### Written problem
Please repeat all of the listing exactly.
※
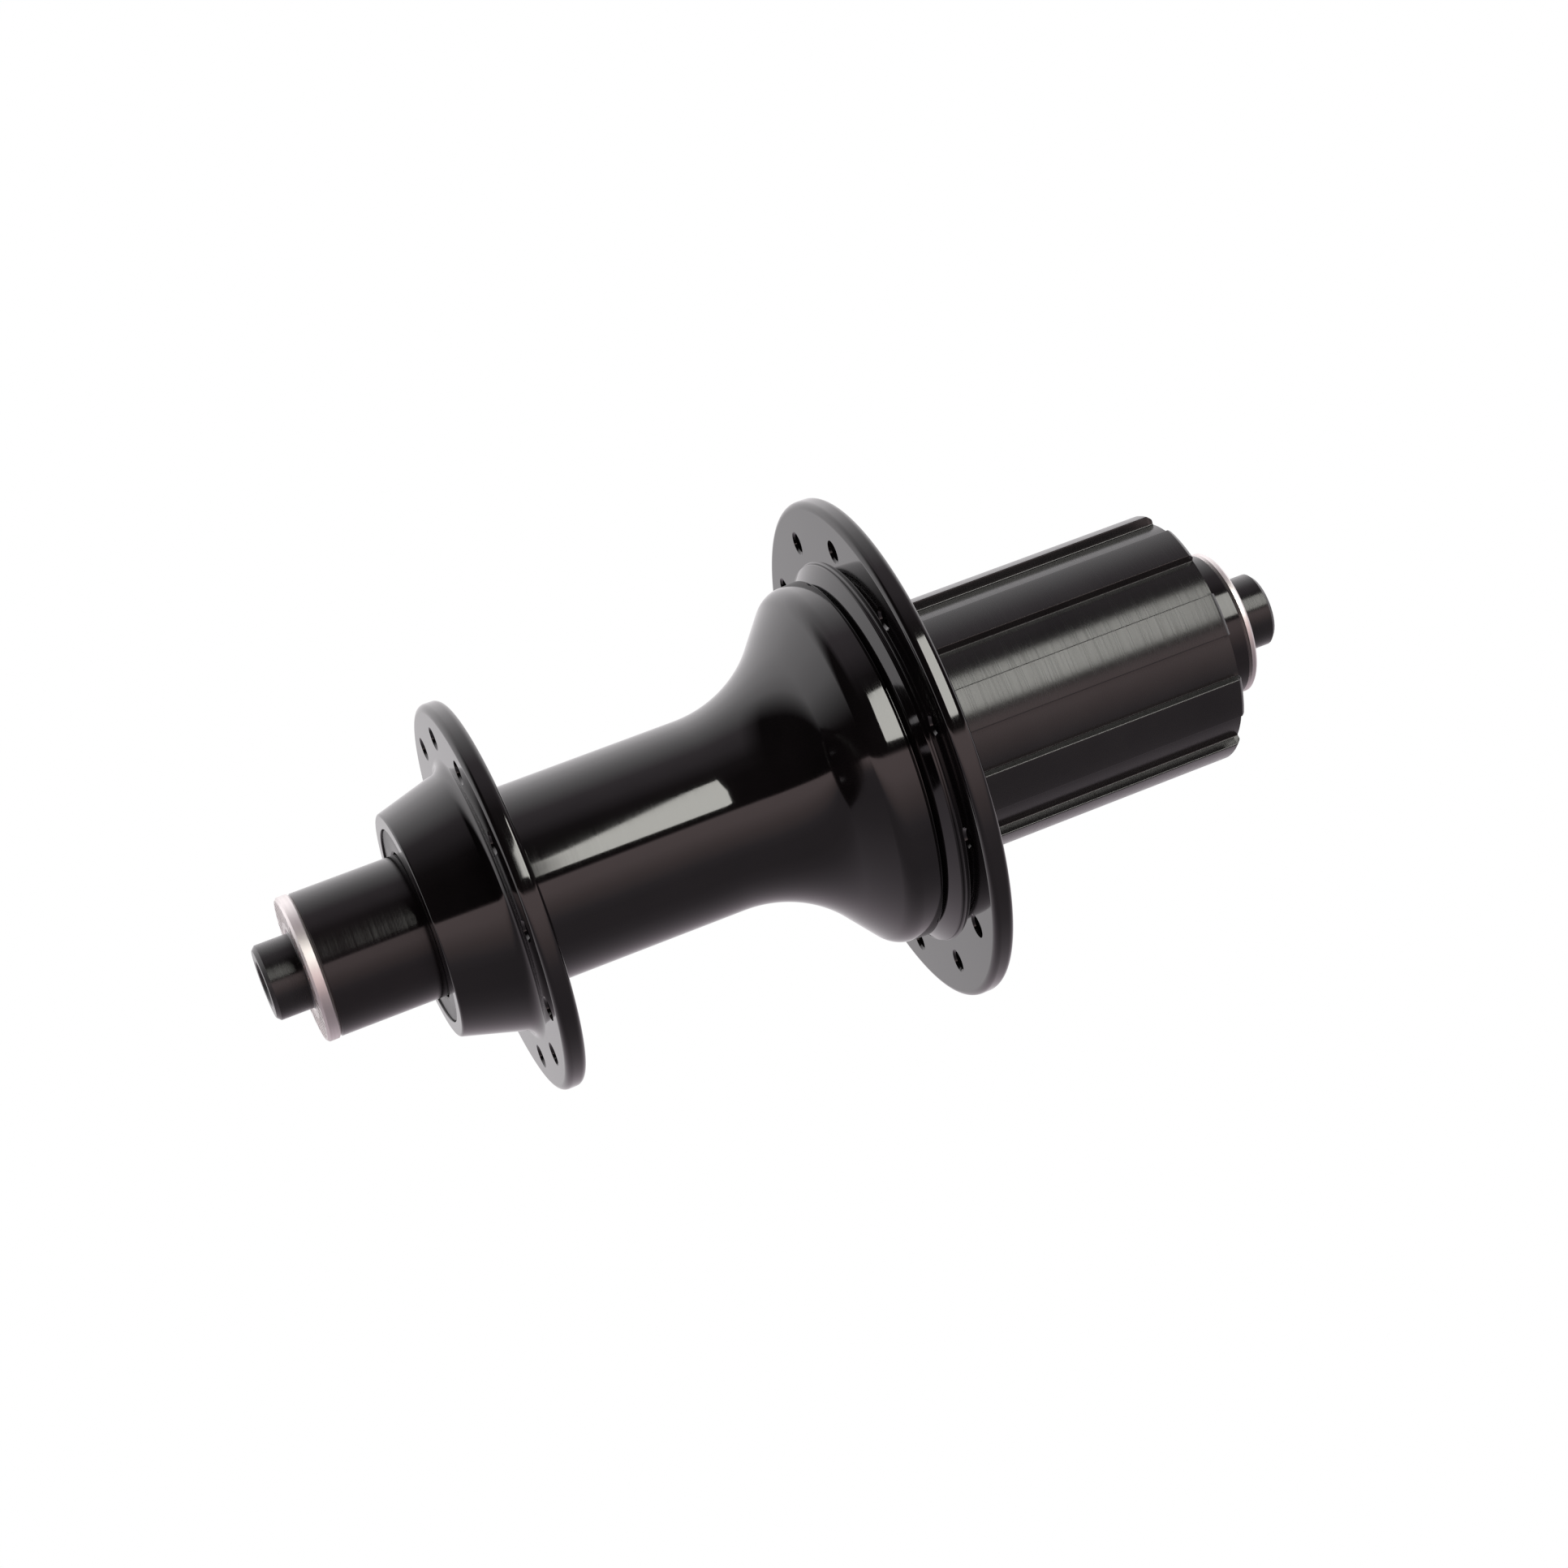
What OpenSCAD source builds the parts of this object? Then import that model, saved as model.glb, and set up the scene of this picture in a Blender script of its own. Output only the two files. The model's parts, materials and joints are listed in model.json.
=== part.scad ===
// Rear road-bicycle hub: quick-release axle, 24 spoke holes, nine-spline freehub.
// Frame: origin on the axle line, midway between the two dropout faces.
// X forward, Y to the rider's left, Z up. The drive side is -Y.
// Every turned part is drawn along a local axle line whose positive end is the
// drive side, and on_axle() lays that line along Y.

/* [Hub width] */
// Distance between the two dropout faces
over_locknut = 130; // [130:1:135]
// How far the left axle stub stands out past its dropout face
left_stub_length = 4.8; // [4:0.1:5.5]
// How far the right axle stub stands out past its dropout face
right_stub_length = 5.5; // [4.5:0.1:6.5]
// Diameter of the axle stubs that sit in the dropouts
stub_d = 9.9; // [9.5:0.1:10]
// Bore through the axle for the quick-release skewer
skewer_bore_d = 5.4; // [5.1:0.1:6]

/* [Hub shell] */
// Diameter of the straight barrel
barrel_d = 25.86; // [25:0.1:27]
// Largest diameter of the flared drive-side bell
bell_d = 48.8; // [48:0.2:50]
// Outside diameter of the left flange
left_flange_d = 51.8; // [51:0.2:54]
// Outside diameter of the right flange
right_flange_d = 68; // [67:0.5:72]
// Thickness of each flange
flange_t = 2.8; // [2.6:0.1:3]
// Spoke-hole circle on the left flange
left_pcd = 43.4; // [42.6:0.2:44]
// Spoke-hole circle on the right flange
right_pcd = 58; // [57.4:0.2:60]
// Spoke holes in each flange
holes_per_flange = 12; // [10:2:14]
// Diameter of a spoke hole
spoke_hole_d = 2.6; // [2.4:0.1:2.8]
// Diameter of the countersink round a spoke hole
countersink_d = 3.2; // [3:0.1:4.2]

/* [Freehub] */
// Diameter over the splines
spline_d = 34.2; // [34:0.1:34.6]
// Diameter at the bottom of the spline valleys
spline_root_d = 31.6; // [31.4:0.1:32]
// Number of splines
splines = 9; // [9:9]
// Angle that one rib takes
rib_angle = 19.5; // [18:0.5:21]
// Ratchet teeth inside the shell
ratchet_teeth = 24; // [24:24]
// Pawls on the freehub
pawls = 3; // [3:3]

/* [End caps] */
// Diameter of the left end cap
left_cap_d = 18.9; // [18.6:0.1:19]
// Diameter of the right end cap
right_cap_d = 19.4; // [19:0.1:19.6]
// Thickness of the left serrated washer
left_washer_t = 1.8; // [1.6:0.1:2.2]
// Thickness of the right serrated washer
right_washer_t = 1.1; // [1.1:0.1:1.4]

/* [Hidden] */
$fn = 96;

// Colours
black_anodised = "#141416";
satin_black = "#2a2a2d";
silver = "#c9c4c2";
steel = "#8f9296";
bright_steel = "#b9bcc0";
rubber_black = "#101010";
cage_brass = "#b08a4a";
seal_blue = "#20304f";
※
### In response
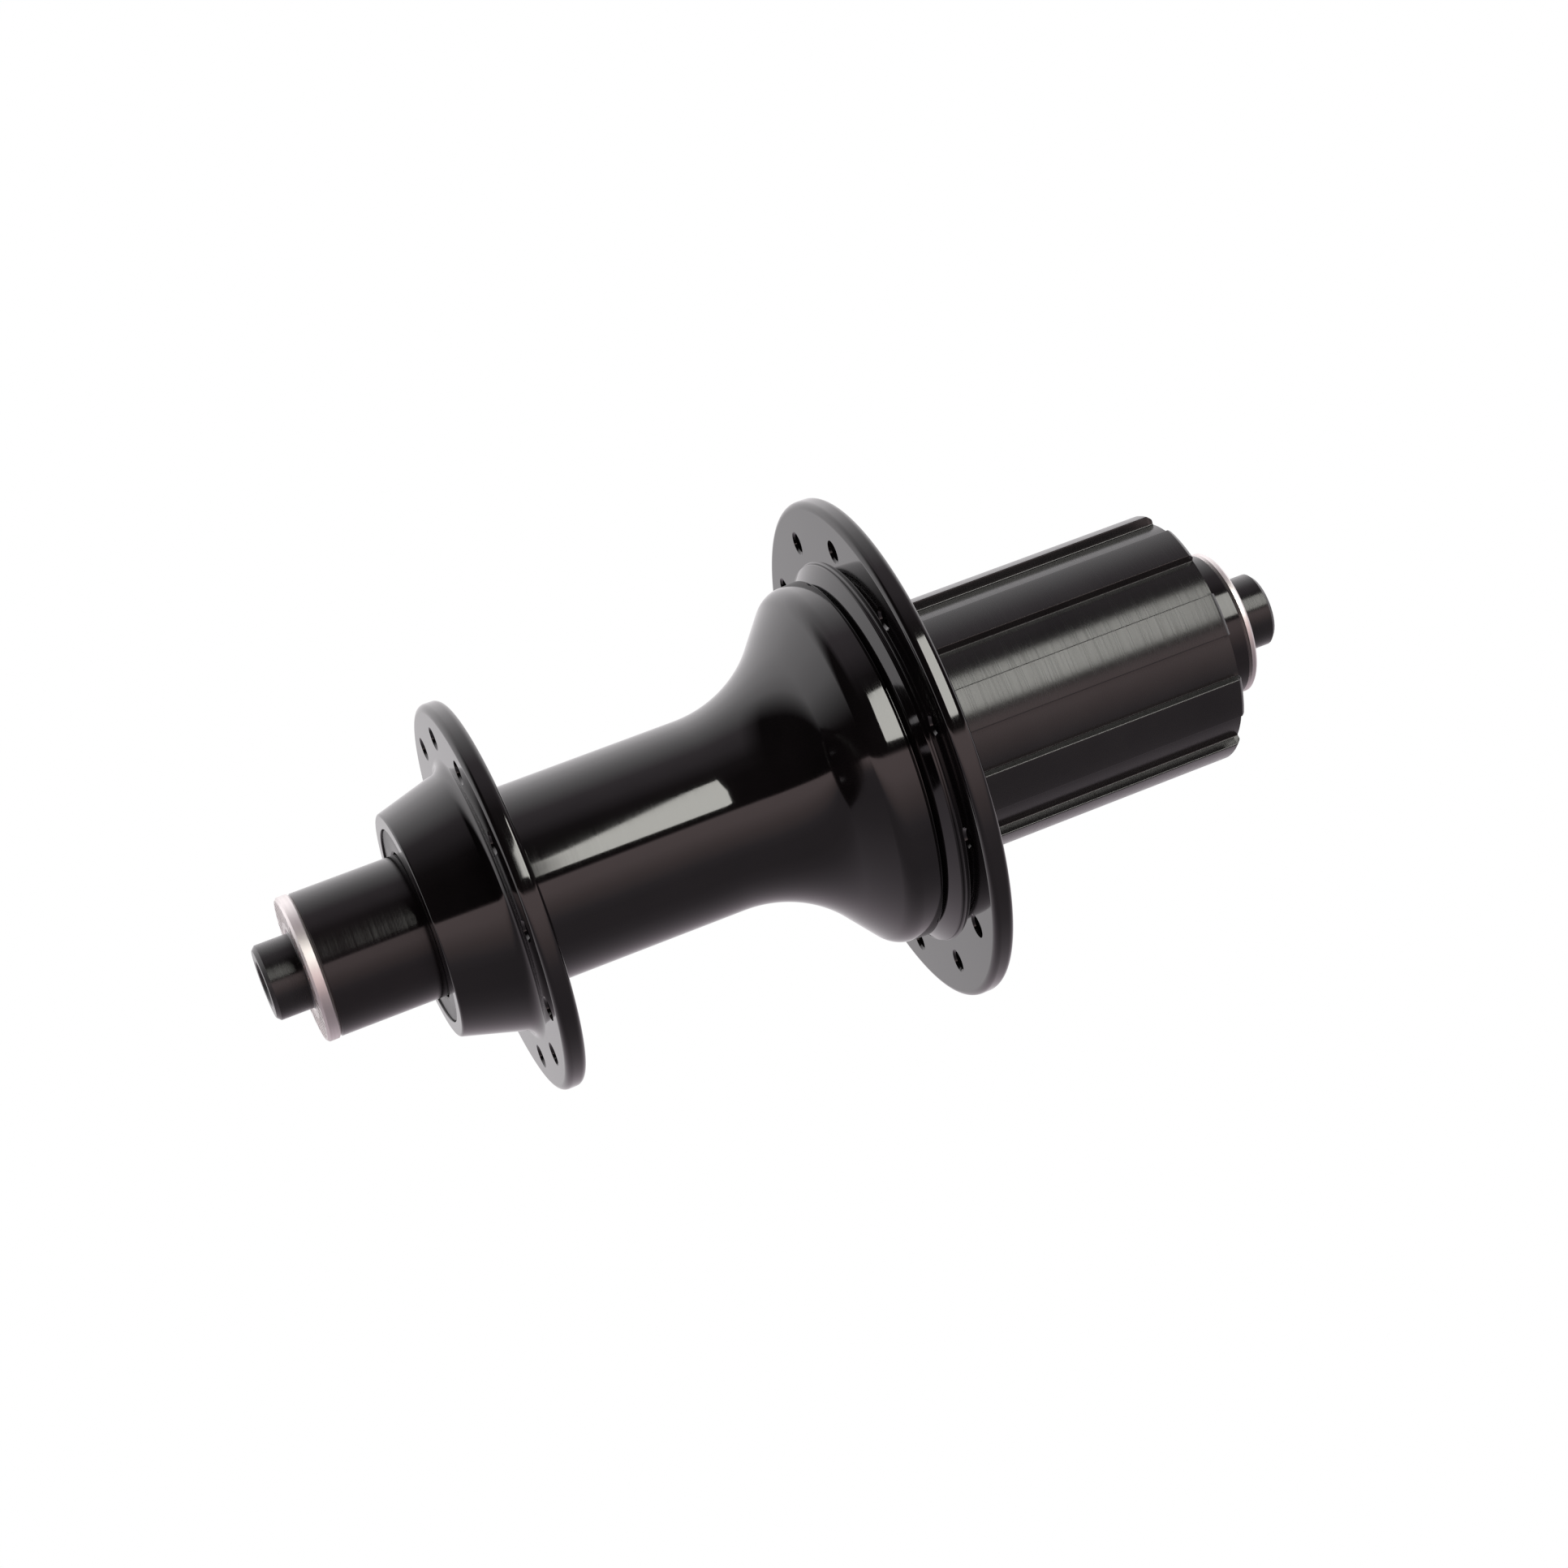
What OpenSCAD source builds the parts of this object? Then import that model, saved as model.glb, and set up the scene of this picture in a Blender script of its own. Output only the two files. The model's parts, materials and joints are listed in model.json.
=== part.scad ===
// Rear road-bicycle hub: quick-release axle, 24 spoke holes, nine-spline freehub.
// Frame: origin on the axle line, midway between the two dropout faces.
// X forward, Y to the rider's left, Z up. The drive side is -Y.
// Every turned part is drawn along a local axle line whose positive end is the
// drive side, and on_axle() lays that line along Y.

/* [Hub width] */
// Distance between the two dropout faces
over_locknut = 130; // [130:1:135]
// How far the left axle stub stands out past its dropout face
left_stub_length = 4.8; // [4:0.1:5.5]
// How far the right axle stub stands out past its dropout face
right_stub_length = 5.5; // [4.5:0.1:6.5]
// Diameter of the axle stubs that sit in the dropouts
stub_d = 9.9; // [9.5:0.1:10]
// Bore through the axle for the quick-release skewer
skewer_bore_d = 5.4; // [5.1:0.1:6]

/* [Hub shell] */
// Diameter of the straight barrel
barrel_d = 25.86; // [25:0.1:27]
// Largest diameter of the flared drive-side bell
bell_d = 48.8; // [48:0.2:50]
// Outside diameter of the left flange
left_flange_d = 51.8; // [51:0.2:54]
// Outside diameter of the right flange
right_flange_d = 68; // [67:0.5:72]
// Thickness of each flange
flange_t = 2.8; // [2.6:0.1:3]
// Spoke-hole circle on the left flange
left_pcd = 43.4; // [42.6:0.2:44]
// Spoke-hole circle on the right flange
right_pcd = 58; // [57.4:0.2:60]
// Spoke holes in each flange
holes_per_flange = 12; // [10:2:14]
// Diameter of a spoke hole
spoke_hole_d = 2.6; // [2.4:0.1:2.8]
// Diameter of the countersink round a spoke hole
countersink_d = 3.2; // [3:0.1:4.2]

/* [Freehub] */
// Diameter over the splines
spline_d = 34.2; // [34:0.1:34.6]
// Diameter at the bottom of the spline valleys
spline_root_d = 31.6; // [31.4:0.1:32]
// Number of splines
splines = 9; // [9:9]
// Angle that one rib takes
rib_angle = 19.5; // [18:0.5:21]
// Ratchet teeth inside the shell
ratchet_teeth = 24; // [24:24]
// Pawls on the freehub
pawls = 3; // [3:3]

/* [End caps] */
// Diameter of the left end cap
left_cap_d = 18.9; // [18.6:0.1:19]
// Diameter of the right end cap
right_cap_d = 19.4; // [19:0.1:19.6]
// Thickness of the left serrated washer
left_washer_t = 1.8; // [1.6:0.1:2.2]
// Thickness of the right serrated washer
right_washer_t = 1.1; // [1.1:0.1:1.4]

/* [Hidden] */
$fn = 96;

// Colours
black_anodised = "#141416";
satin_black = "#2a2a2d";
silver = "#c9c4c2";
steel = "#8f9296";
bright_steel = "#b9bcc0";
rubber_black = "#101010";
cage_brass = "#b08a4a";
seal_blue = "#20304f";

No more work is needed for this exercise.